Sergio Romo, Giants. Brian Wilson is probably the most identifiable reliever in baseball, but he’s honestly not even the best reliever on his own team, according to last season’s stats. While Wilson’s K/9 dropped under 9.0 and his BB/9 rose to over 5.0 in 2011, Romo struck out 70 batters while walking only five guys in 48 innings. Amongst players with at least 40 innings pitched last year, Romo was first in FIP and xFIP by a wide margin over Craig Kimbrel. Since Wilson’s just turning 30 this season, the Giants should be able to trade him at a high value if they decide to go that route. Obviously, I think they should. He’s already dealing with elbow inflammation, and though it’s being called minor, I’d give him one month to build trade value then send him to the highest bidder.

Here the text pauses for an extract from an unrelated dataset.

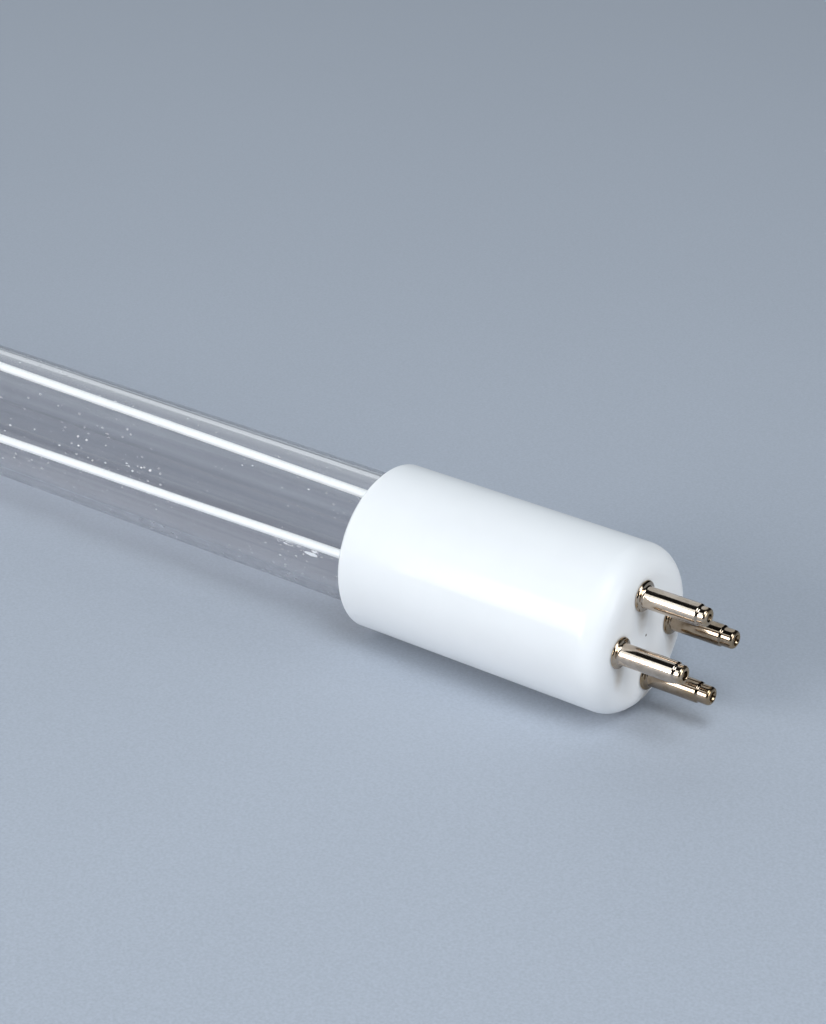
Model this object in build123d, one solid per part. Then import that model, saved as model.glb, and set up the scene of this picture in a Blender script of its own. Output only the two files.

Greg Holland, Royals. This could be the year the Mexcellent Trade Piece gets dealt to a contender, and that should be just fine with Royals fans. While the team added former closer Jonathan Broxton last offseason, the real jewel of the bullpen is Holland. His contact rate of 64.4% put him third in the league last year behind Jansen and Kimbrel (min. 50 IP). Ranking just behind him in that stat were Jonny Venters, Pestano and Sergio Santos. Excellent company. I think Soria gets traded by July 31 at the latest, and Holland outpitches Broxton in the first half.
Fautino De Los Santos, A’s. Oakland has a handful of candidates that could close games for them this year, headlined by assumed closer Grant Balfour and veteran Brian Fuentes (and “veteran” is about the nicest thing I can call him from a fantasy perspective). The intriguing option is De Los Santos, who’s posted K rates of 10.0 or higher every year since starting in A-ball in 2007. He struck out 43 batters in 33.1 innings in his major-league debut last year, and if he can keep the walks in check, he could quickly emerge as the A’s best ninth-inning guy.